Request for Comments: 1039
A DoD Statement on Open Systems Interconnection Protocols
Status of this Memo
This RFC reproduces a memorandum issued on 2-JUL-87 from the Assistant Secretary of Defense for Command, Control, Communications, and Intelligence (ASDC31) to the Director of the Defense Communications Agency (DCA). This memo is distributed for information only. Distribution of this memo is unlimited.
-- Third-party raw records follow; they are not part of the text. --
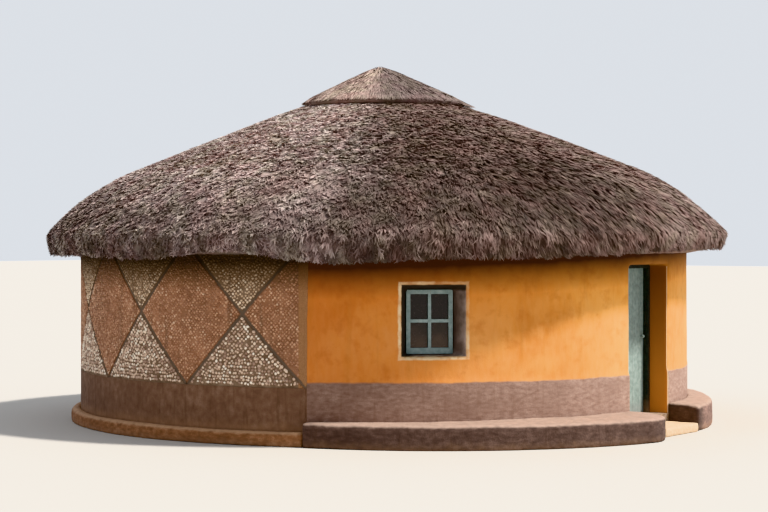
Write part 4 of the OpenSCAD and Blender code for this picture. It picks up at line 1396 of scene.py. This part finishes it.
# %% Cap stems
def cap_stems(count):
    """Straight stems from the top to a ragged rim. Loose ones have slipped down past it."""
    rng = np.random.default_rng(23)
    azimuth = rng.uniform(0, math.tau, count)
    start = np.sqrt(rng.uniform(0.0, 0.80, count)) - 0.02
    rim_share = 1.0 + 0.022 * lumps(outward(azimuth), 0.10, 24) + rng.normal(0, 0.010, count)
    loose = (rng.random(count) < 0.25 * nearness(azimuth, SETTLED_AZIMUTH, 0.45)) & (start > 0.4)
    rim_share += np.where(loose, rng.uniform(0.03, 0.12, count), 0)
    size = rng.uniform(0.14, 0.34, count) / cap_r
    start = np.maximum(np.where(loose, rim_share - size, start), 0.0)
    share = np.minimum(start[:, None] + size[:, None] * REACH, rim_share[:, None])
    share[:, 1] = (share[:, 0] + share[:, 2]) / 2
    turn = azimuth[:, None] + rng.normal(0, 0.06, count)[:, None] * REACH / np.maximum(share, 0.25)
    lift = rng.uniform(0.0, 0.016, count)
    radius, height = cap_section(share, -0.016 + (lift[:, None] + 0.014) * REACH ** 0.8)
    spine = leaning(round_hut(turn, radius, np.minimum(height, apex_z - 0.001)), share)
    width = rng.uniform(0.012, 0.024, count) * np.minimum(1.0, (share[:, 1] + 0.06) / 0.3)
    aside = rolled(turn[:, 1], width, rng.normal(0, 0.35, count))
    blades("cap_stems", spine, aside, "cap_straw", np.clip(rng.beta(1.8, 1.7, count) + 0.1, 0, 1))

cap_stems(12000)

# %% [markdown]
# ## Studio floor
# The floor is only there to take the shadow. It is wide and pale, and it isn't part of the hut.

# %% Floor
FLOOR_REACH = 120

def studio_floor():
    """A wide plane just below the hut."""
    mesh = bpy.data.meshes.new("studio_floor")
    corners = [(FLOOR_REACH * x, FLOOR_REACH * y, 0) for x, y in ((-1, -1), (1, -1), (1, 1), (-1, 1))]
    mesh.from_pydata(corners, [], [(0, 1, 2, 3)])
    floor = new_object("studio_floor", mesh)
    material, _ = new_material("studio_floor", 0.9)
    shader = material.node_tree.nodes["Principled BSDF"].inputs
    shader["Base Color"].default_value = (0.50, 0.48, 0.45, 1)
    mesh.materials.append(material)
    floor.location.z = -0.001

studio_floor()
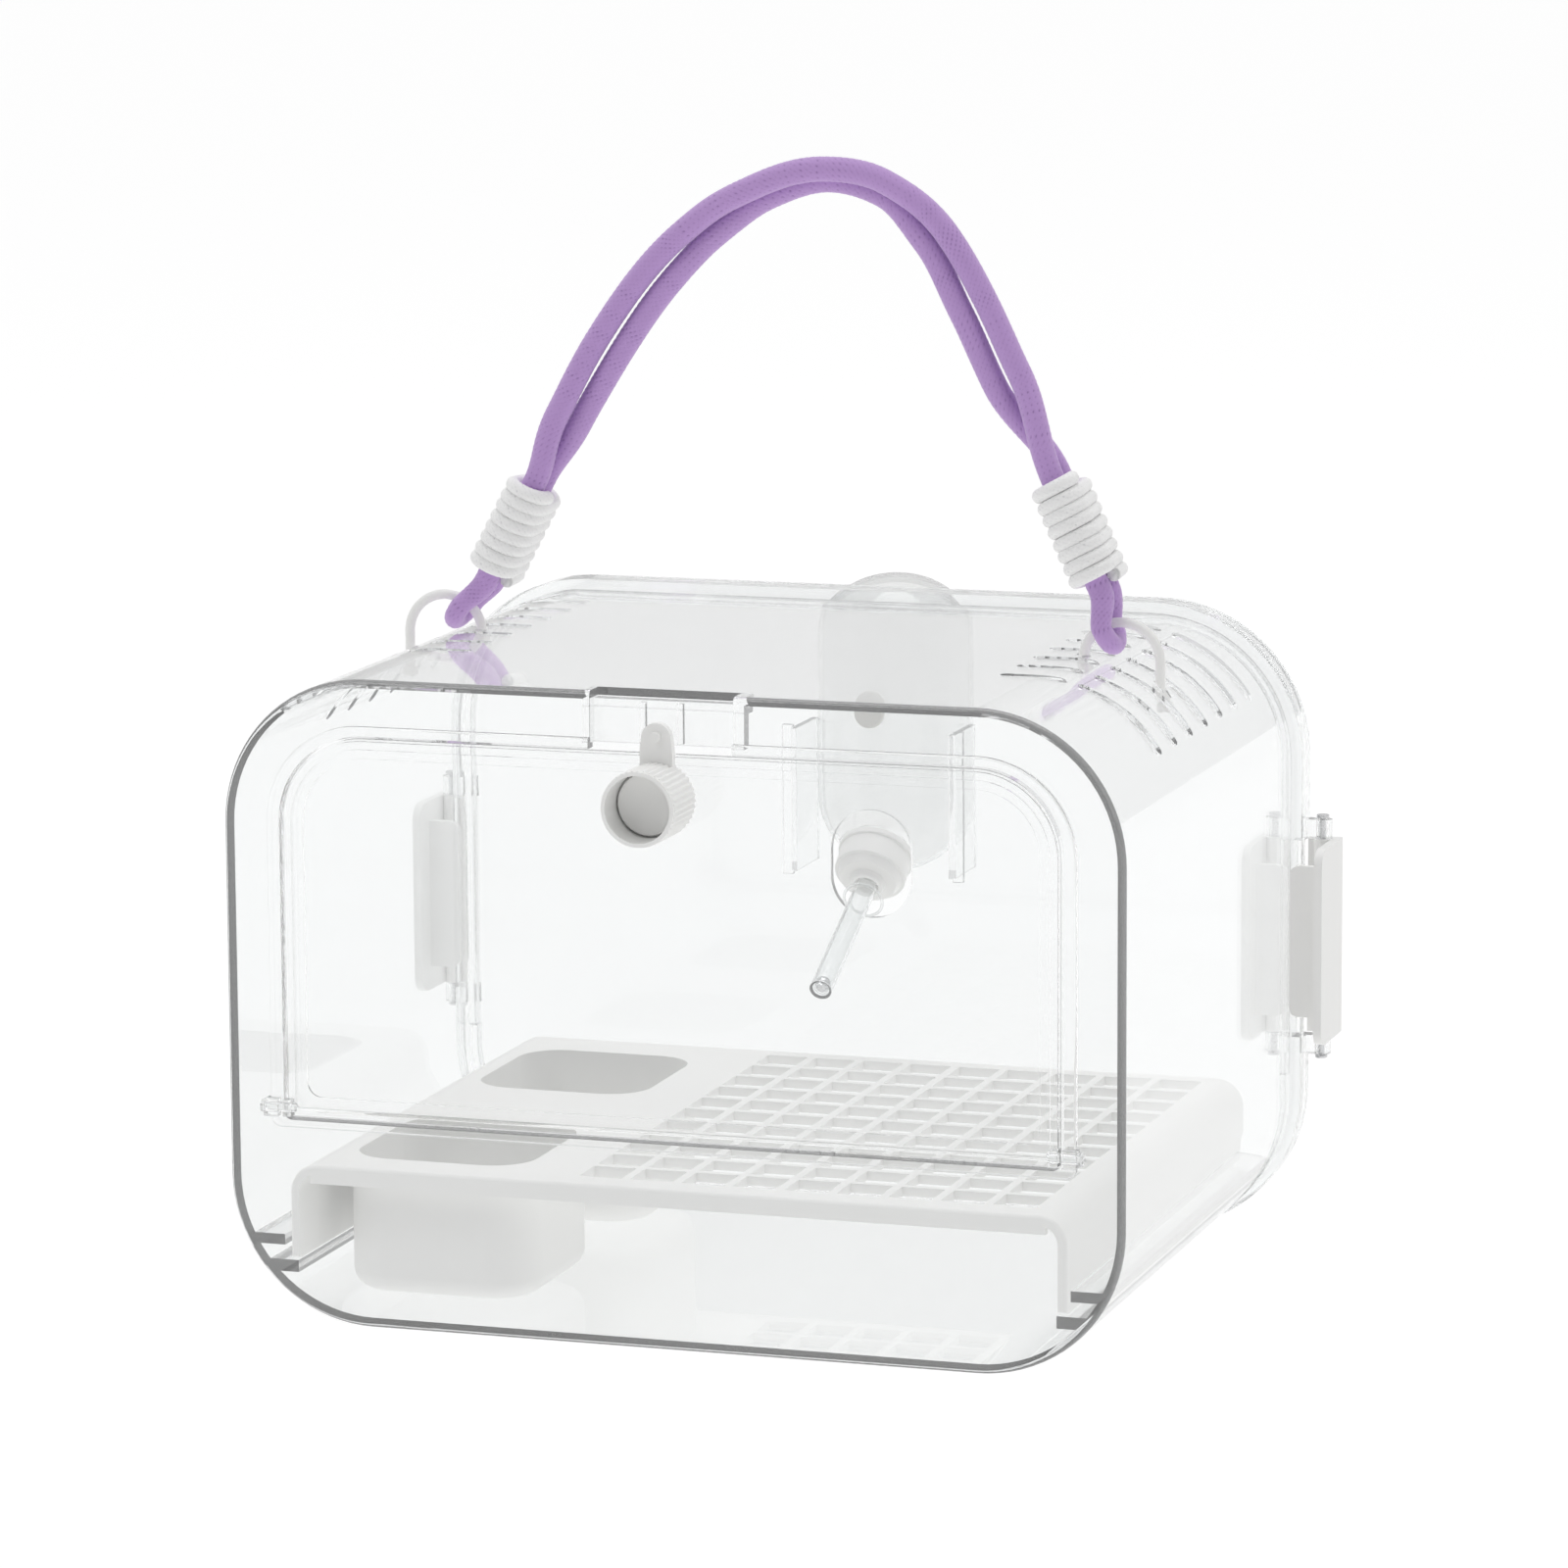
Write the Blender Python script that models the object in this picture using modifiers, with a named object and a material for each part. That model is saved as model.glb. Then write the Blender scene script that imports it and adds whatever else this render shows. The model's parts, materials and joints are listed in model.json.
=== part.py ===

There has been recent rapid progress in the specification and implementation of computer protocols based on the International Organization for Standardization model for Open Systems Interconnection (OSI). The Government OSI Profile (GOSIP), dated 22 April 1987, contains sufficient information to specify adequately and acquire interoperable vendor implementations of OSI message handling and file transfer capabilities. Therefore, the policy on standardization of host-to-host protocols for data communications, promulgated by USDR&E memo of 23 March 1982, is modified as follows. The OSI message handling and file transfer protocols, together with their underlying protocols as defined in GOSIP, are adopted as experimental co-standards to the DoD protocols which provide similar services (MIL-STDs 1777, 1778, 1780, and 1781). These OSI protocols may be specified in addition to, in lieu of, or as an optional alternative to DoD protocols, in cases where the current DoD protocol applicability statements apply. They are designated as experimental because of the limited operational experience currently available with the OSI protocols and the limited operational, testing, and security environment currently defined in GOSIP. Services and agencies choosing to implement OSI protocols at this time should carefully evaluate these factors and be prepared to deal with the complications which may accompany the introduction of new technology.
It is intended to adopt the OSI protocols as a full co-standard with the DoD protocols when GOSIP is formally approved as a Federal Information Processing Standard. Two years thereafter, the OSI protocols would become the sole mandatory interoperable protocol suite; however, a capability for interoperation with DoD protocols would be provided for the expected life of systems supporting the DoD protocols.
In order to extend the OSI protocol capabilities and provide interoperability between the DoD and OSI protocols as rapidly as possible, the following actions are requested:
a. The Director, Defense Communications Agency, as the DoD Executive Agent for Data Communications Protocol Standards, should:
* Publish by November 1987 the DoD-OSI Interoperability and Transition Plan. The plan should provide for interoperation of the DoD and OSI protocols at the application level. A capability for experimental interoperability of DoD and OSI message handling and file transfer capabilities should be provided by March 1988, and a limit operational capability by January 1989.
* Join the Corporation for Open Systems (COS) as the Department of Defense representative. COS is a non-profit consortium formed to deal with testing and other operational issues relating to OSI protocols. At the request of the Office of Management and Budget, the Services and other defense agencies should not join COS directly, but may participate as the agents of DCA on appropriate COS committees.
* Coordinate Service and agency participation, in accordance with existing directives, in groups developing OSI standards, specifications and operating and management procedures. These groups include the Government OSI User's Group, the National Bureau of Standards OSI Implementor's Workshop, the Corporation for Open Systems, the Manufacturing and Automation Protocol (MAP) and Technical and Office Protocol (TOP) user's groups, the American National Standards Institute X3S3 and X3T5 committees, and the NATO Tri-Service Group on Communications and Electronic Equipment, Sub-Group 9 (Data Processing and Distribution).
b. The Director, National Security Agency should assure that the efforts of the ongoing Secure Data Network Systems program can be used to provide the security extensions defined as future work items in GOSIP.
c. The Services and defense agencies should share the results and experience of early implementations under the experimental coexistence policy by actively participating in the groups indicated above, under DCA coordination. This experience should be particularly valuable in assuring that military requirements can be satisfied by the developing OSI standards, specifications, and procedures.
This guidance provides for the interim steps necessary to continue progress toward implementation of OSI standards. As the technology matures and DoD gains additional experience, the final implementation details will be provided in a DoD Directive.
 Dinneen, Memorandum of Dec 78, IEN-152.
 Dinneen, Memorandum of Apr 80, IEN-152.
 DeLauer, Memorandum of Mar 82, IEN-207.
 Latham, Memorandum of Apr 85, RFC-945.